After that, he joined with the Buddhist University College, Rosmead Place for a short period. To accomplish as a musician, he went India and studied Eastern Music in Bhatkhande University. He later obtained Visharada along with his wife Amara. In 1964, he was selected to a research officer post at the Tyre Corporation. Without any satisfaction from the career, he again moved to music where he was invited for Sri Lanka Broadcasting Corporation (SLBC). In 1969, she joined with SLBC as the first Producer in the Music Unit. In 1978, he was promoted as the Head of Department - Controller of Sinhala Music.

In 1984, Dayarathna became the Director of Music and Music Research where he was the in-charge of all four music units - Sinhala, English, Tamil, Hindi and Muslim, as well as all the regional services.
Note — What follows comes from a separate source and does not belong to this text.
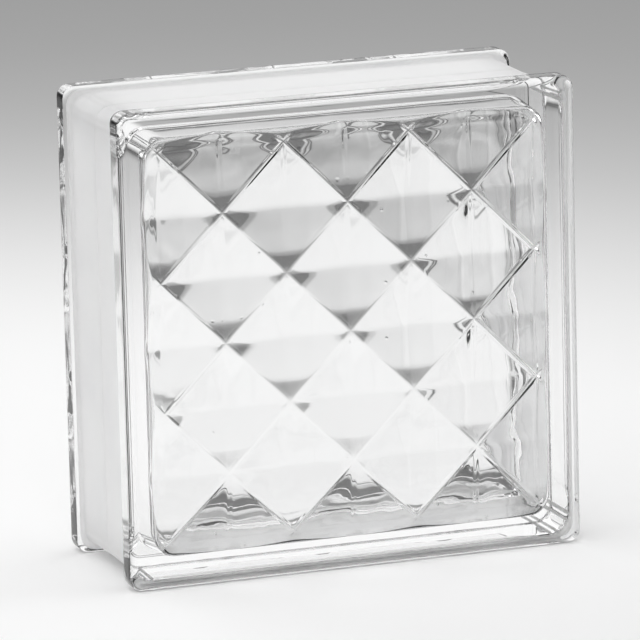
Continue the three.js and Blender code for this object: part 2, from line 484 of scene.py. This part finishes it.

He continued to render the musical service and guidance to the music field through the SLBC and finally retired in 1996. His duet 'Maha Re yame' was first sung by him and his elder sister, Somalatha Ranatunga.

Apart from music, Dayarathna wrote several classical books to the local students who sit for the Bhathkanda classical exams such as "Sangeetha Vimarshana" and "Sangeethaya". He is also the pioneer to introduce music as a therapy for the first time in Sri Lanka with his book "Music Mind Therapy". In his book, "Polynesian Music and Dancing" depicts the culture and performing arts of Oceanian islands; Australia, New Zealand and Fiji Islands. He also wrote a children's book, "Salmal". In 1994, he won the UNDA International Award.

In 1997, to commemorate the 55th Independence of India, the Indian Government awarded "Bharatha Mithra" to Dayarathna and his wife Amara. From 1997 to 2001, Dayarathna and Amara became lecturers on North Indian Classical music in the Ethno Musicology Department at the California University. On 6 December 2007, a felicitation ceremony, a completed CD album produced by Vijitha Trade Centre label known as "Udumbara" in 2008 "Maha Re Yame, Dayaratna-Amara Abhinandana" was held at 6.30 p.m. at BMICH. On 17 August 2011, a CD containing new songs was released at 5 pm in the Ananda Samarakoon studio of the Sri Lanka Broadcasting Corporation. On that day, Yapa Bandara Seneviratne's book "Sinhala Sangeethaye Dayaratne Ranatunga Suvipul Siyatsara" was also released.

In 2019, The Janabhimani or Hela Maha Rawana Rajabhimani Awards Ceremony was held at the Jasmine Auditorium at the BMICH where Dayarathna won the Best Service Award.